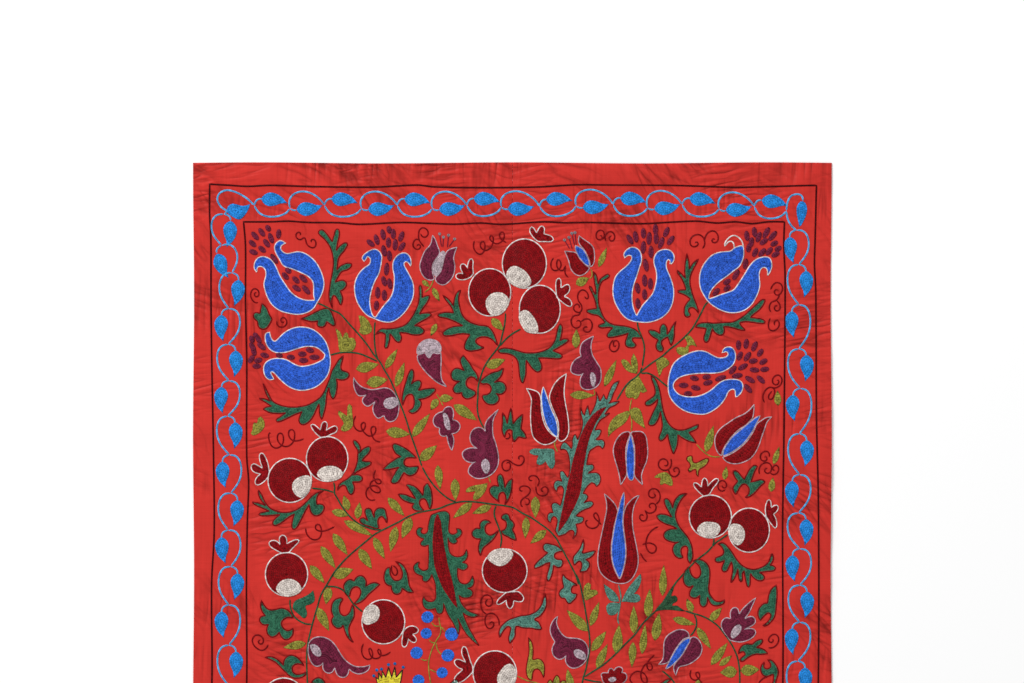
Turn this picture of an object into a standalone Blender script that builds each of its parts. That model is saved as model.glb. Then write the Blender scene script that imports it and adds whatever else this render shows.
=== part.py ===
"""A suzani hanging, laid out face up: two loom widths of red satin-faced cloth, sewn edge to edge.

Run it with blender --background --python part.py, or from Blender's text editor.

Units are metres and +Z is up. The origin is the middle of the cloth's underside, and its top edge is
towards +Y. The cloth lies on the surface, flat where it touches, and lifts off it along soft folds.
"""

import math

import bmesh
import bpy
from mathutils import Vector

# Driving dimensions
CLOTH_WIDTH = 1.00
CLOTH_LENGTH = 1.50
CLOTH_THICKNESS = 0.002
SEAM_GAP = 0.0003  # between the two sewn edges

# How finely each panel is divided
CELLS_ACROSS = 24
CELLS_ALONG = 72

# The edges are drawn in by up to this much, in slow waves
EDGE_PULL = 0.0016
SIDE_WAVES = 3.5
END_WAVES = 2.5

# Cloth
CLOTH_COLOUR = (0.578, 0.038, 0.030, 1.0)
CLOTH_ROUGHNESS = 0.5

# The main folds, each a soft ridge. A fold runs from one point to another, both measured from the middle
# of the top edge: metres to the right, then metres down the cloth. The last two are foot width and height.
MAIN_FOLDS = (
    # drag lines across the top margin, from the left corner down into the border
    (-0.450, 0.010, -0.200, 0.072, 0.062, 0.0040),
    (-0.320, 0.088, -0.140, 0.150, 0.060, 0.0035),
    # down the left margin from the corner
    (-0.490, 0.020, -0.462, 0.180, 0.060, 0.0030),
    # along the right half of the top margin, and across the right corner
    (0.020, 0.018, 0.330, 0.024, 0.060, 0.0035),
    (0.490, 0.005, 0.420, 0.072, 0.060, 0.0030),
    # below the top border on the right
    (0.220, 0.136, 0.400, 0.130, 0.060, 0.0030),
    # slack in the field
    (-0.150, 0.300, 0.060, 0.420, 0.100, 0.0030),
    (0.170, 0.420, 0.330, 0.640, 0.090, 0.0025),
    (-0.385, 0.440, -0.375, 0.840, 0.064, 0.0028),
    # the cloth was stored folded in three: a crease a third of the way down, and one two thirds down
    (-0.420, 0.500, 0.060, 0.510, 0.060, 0.0028),
    (0.020, 0.506, 0.400, 0.518, 0.060, 0.0028),
    (-0.380, 1.004, 0.360, 0.996, 0.060, 0.0028),
    # the right margin stands a little proud of the surface
    (0.484, 0.180, 0.488, 0.780, 0.060, 0.0030),
    (0.436, 0.580, 0.440, 0.840, 0.060, 0.0022),
    # slack towards the bottom edge
    (-0.440, 1.220, -0.240, 1.420, 0.080, 0.0038),
    (0.160, 1.400, 0.440, 1.330, 0.070, 0.0036),
    (-0.200, 1.480, 0.160, 1.486, 0.060, 0.0032),
)


def clear_scene():
    """Remove every object, so that the script gives the same cloth wherever it is run."""
    for item in list(bpy.data.objects):
        bpy.data.objects.remove(item, do_unlink=True)


def fold_height(point, fold):
    """How far one fold lifts the cloth at a point: a round-backed ridge that dies away at both ends."""
    start, end = Vector(fold[0:2]), Vector(fold[2:4])
    foot_width, height = fold[4:6]
    run = end - start
    offset = point - (start + end) / 2
    along = abs(offset.dot(run.normalized())) / (run.length / 2)
    across = abs(offset.cross(run.normalized())) / (foot_width / 2)
    if along >= 1 or across >= 1:
        return 0.0
    return height * (1 - along**2) ** 2 * (0.5 + 0.5 * math.cos(math.pi * across))


def lift(right, down):
    """Height of the cloth's underside over the surface."""
    point = Vector((right, down))
    return sum(fold_height(point, fold) for fold in MAIN_FOLDS)


def drawn_in(position, length, waves):
    """How far an edge is drawn in at a position along it."""
    return EDGE_PULL * (0.5 - 0.5 * math.cos(2 * math.pi * waves * position / length))


def lay_vertex(right, down):
    """Place of a grid point on the lying cloth, with uneven edges and folds."""
    side_scale = 1 - drawn_in(down, CLOTH_LENGTH, SIDE_WAVES) / (CLOTH_WIDTH / 2)
    end_scale = 1 - drawn_in(right, CLOTH_WIDTH, END_WAVES) / (CLOTH_LENGTH / 2)
    upward = (CLOTH_LENGTH / 2 - down) * end_scale
    return Vector((right * side_scale, upward, lift(right, down)))


def cloth_material():
    material = bpy.data.materials.new("red satin cloth")
    material.use_nodes = True
    shader = material.node_tree.nodes["Principled BSDF"]
    shader.inputs["Base Color"].default_value = CLOTH_COLOUR
    shader.inputs["Roughness"].default_value = CLOTH_ROUGHNESS
    shader.inputs["Metallic"].default_value = 0.0
    material.diffuse_color = CLOTH_COLOUR
    return material


def make_panel(name, side, material):
    """One loom width of cloth. side is -1 for the left panel and 1 for the right one."""
    panel_width = (CLOTH_WIDTH - SEAM_GAP) / 2
    centre = side * (CLOTH_WIDTH - panel_width) / 2
    sheet = bmesh.new()
    bmesh.ops.create_grid(sheet, x_segments=CELLS_ACROSS, y_segments=CELLS_ALONG, size=0.5)
    bmesh.ops.scale(sheet, vec=(panel_width, CLOTH_LENGTH, 1), verts=sheet.verts)
    bmesh.ops.translate(sheet, vec=(centre, 0, 0), verts=sheet.verts)
    for vertex in sheet.verts:
        vertex.co = lay_vertex(vertex.co.x, CLOTH_LENGTH / 2 - vertex.co.y)
    raised = bmesh.ops.extrude_face_region(sheet, geom=sheet.faces[:], use_keep_orig=True)
    top = [item for item in raised["geom"] if isinstance(item, bmesh.types.BMVert)]
    bmesh.ops.translate(sheet, vec=(0, 0, CLOTH_THICKNESS), verts=top)
    bmesh.ops.triangulate(sheet, faces=sheet.faces[:])
    bmesh.ops.recalc_face_normals(sheet, faces=sheet.faces[:])
    mesh = bpy.data.meshes.new(name)
    sheet.to_mesh(mesh)
    sheet.free()
    mesh.shade_smooth()
    mesh.set_sharp_from_angle(angle=math.radians(40))
    mesh.materials.append(material)
    panel = bpy.data.objects.new(name, mesh)
    bpy.context.scene.collection.objects.link(panel)


def main():
    clear_scene()
    material = cloth_material()
    make_panel("panel_left", -1, material)
    make_panel("panel_right", 1, material)


main()
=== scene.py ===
"""A suzani laid out face up: red satin cloth worked all over in silk chain stitch.

The cloth is two loom widths sewn edge to edge. The needlework is charted in centimetres, as a maker marks
it on the cloth: first how far right of the middle of the top edge, then how far down from it.
"""

import math

import bmesh
import bpy
import numpy as np
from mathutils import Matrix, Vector, geometry


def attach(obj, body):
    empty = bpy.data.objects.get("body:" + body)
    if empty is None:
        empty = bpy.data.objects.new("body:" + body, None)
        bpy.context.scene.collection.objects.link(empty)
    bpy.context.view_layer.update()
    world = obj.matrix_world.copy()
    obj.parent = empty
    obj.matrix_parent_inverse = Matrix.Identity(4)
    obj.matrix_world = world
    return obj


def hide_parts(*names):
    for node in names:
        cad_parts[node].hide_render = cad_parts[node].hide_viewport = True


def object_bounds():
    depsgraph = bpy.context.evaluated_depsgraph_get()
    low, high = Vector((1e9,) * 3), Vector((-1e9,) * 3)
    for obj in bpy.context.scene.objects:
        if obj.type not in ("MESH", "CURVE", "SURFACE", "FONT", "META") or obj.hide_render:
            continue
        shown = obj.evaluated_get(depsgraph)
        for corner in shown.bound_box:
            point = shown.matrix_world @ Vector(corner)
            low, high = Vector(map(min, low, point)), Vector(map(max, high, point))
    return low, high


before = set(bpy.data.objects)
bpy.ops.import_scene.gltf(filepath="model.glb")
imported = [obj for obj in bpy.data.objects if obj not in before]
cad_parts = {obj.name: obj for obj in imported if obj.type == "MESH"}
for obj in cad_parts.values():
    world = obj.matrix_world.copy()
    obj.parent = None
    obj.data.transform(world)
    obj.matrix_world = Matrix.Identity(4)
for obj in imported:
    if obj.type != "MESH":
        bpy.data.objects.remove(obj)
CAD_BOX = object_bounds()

bl_info = {
    "name": "Suzani",
    "version": (1, 0, 0),
    "blender": (4, 5, 0),
    "location": "3D View > Sidebar > Suzani",
    "description": "Lays out an embroidered suzani of two loom widths, with its chain-stitch needlework",
    "category": "Object",
}

CM = 0.01
MM = 0.001
CLOTH_WIDTH = CAD_BOX[1].x - CAD_BOX[0].x
CLOTH_LENGTH = CAD_BOX[1].y - CAD_BOX[0].y
TOP_EDGE = CAD_BOX[1].y
BODY = "root"
STITCH_MAP = "stitches"

# The cloth, as its solid gives it
CLOTH_THICKNESS = 2.0 * MM
SEAM_GAP = 0.3 * MM
EDGE_PULL = 1.6 * MM
SIDE_WAVES = 3.5
END_WAVES = 2.5

# Main folds of the solid: from and to (metres right, metres down), foot width, height
MAIN_FOLDS = (
    (-0.450, 0.010, -0.200, 0.072, 0.062, 0.0040),
    (-0.320, 0.088, -0.140, 0.150, 0.060, 0.0035),
    (-0.490, 0.020, -0.462, 0.180, 0.060, 0.0030),
    (0.020, 0.018, 0.330, 0.024, 0.060, 0.0035),
    (0.490, 0.005, 0.420, 0.072, 0.060, 0.0030),
    (0.220, 0.136, 0.400, 0.130, 0.060, 0.0030),
    (-0.150, 0.300, 0.060, 0.420, 0.100, 0.0030),
    (0.170, 0.420, 0.330, 0.640, 0.090, 0.0025),
    (-0.385, 0.440, -0.375, 0.840, 0.064, 0.0028),
    (-0.420, 0.500, 0.060, 0.510, 0.060, 0.0028),
    (0.020, 0.506, 0.400, 0.518, 0.060, 0.0028),
    (-0.380, 1.004, 0.360, 0.996, 0.060, 0.0028),
    (0.484, 0.180, 0.488, 0.780, 0.060, 0.0030),
    (0.436, 0.580, 0.440, 0.840, 0.060, 0.0022),
    (-0.440, 1.220, -0.240, 1.420, 0.080, 0.0038),
    (0.160, 1.400, 0.440, 1.330, 0.070, 0.0036),
    (-0.200, 1.480, 0.160, 1.486, 0.060, 0.0032),
)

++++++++

REQUIRED WORK: Exactly as written, return the lines from the line containing "mesh.set_sharp_from_angle(angle=math.radians(40))" through the line containing "obj.matrix_parent_inverse = Matrix.Identity(4)", both included.

ANSWER TO THIS TASK:
    mesh.set_sharp_from_angle(angle=math.radians(40))
    mesh.materials.append(material)
    panel = bpy.data.objects.new(name, mesh)
    bpy.context.scene.collection.objects.link(panel)


def main():
    clear_scene()
    material = cloth_material()
    make_panel("panel_left", -1, material)
    make_panel("panel_right", 1, material)


main()
=== scene.py ===
"""A suzani laid out face up: red satin cloth worked all over in silk chain stitch.

The cloth is two loom widths sewn edge to edge. The needlework is charted in centimetres, as a maker marks
it on the cloth: first how far right of the middle of the top edge, then how far down from it.
"""

import math

import bmesh
import bpy
import numpy as np
from mathutils import Matrix, Vector, geometry


def attach(obj, body):
    empty = bpy.data.objects.get("body:" + body)
    if empty is None:
        empty = bpy.data.objects.new("body:" + body, None)
        bpy.context.scene.collection.objects.link(empty)
    bpy.context.view_layer.update()
    world = obj.matrix_world.copy()
    obj.parent = empty
    obj.matrix_parent_inverse = Matrix.Identity(4)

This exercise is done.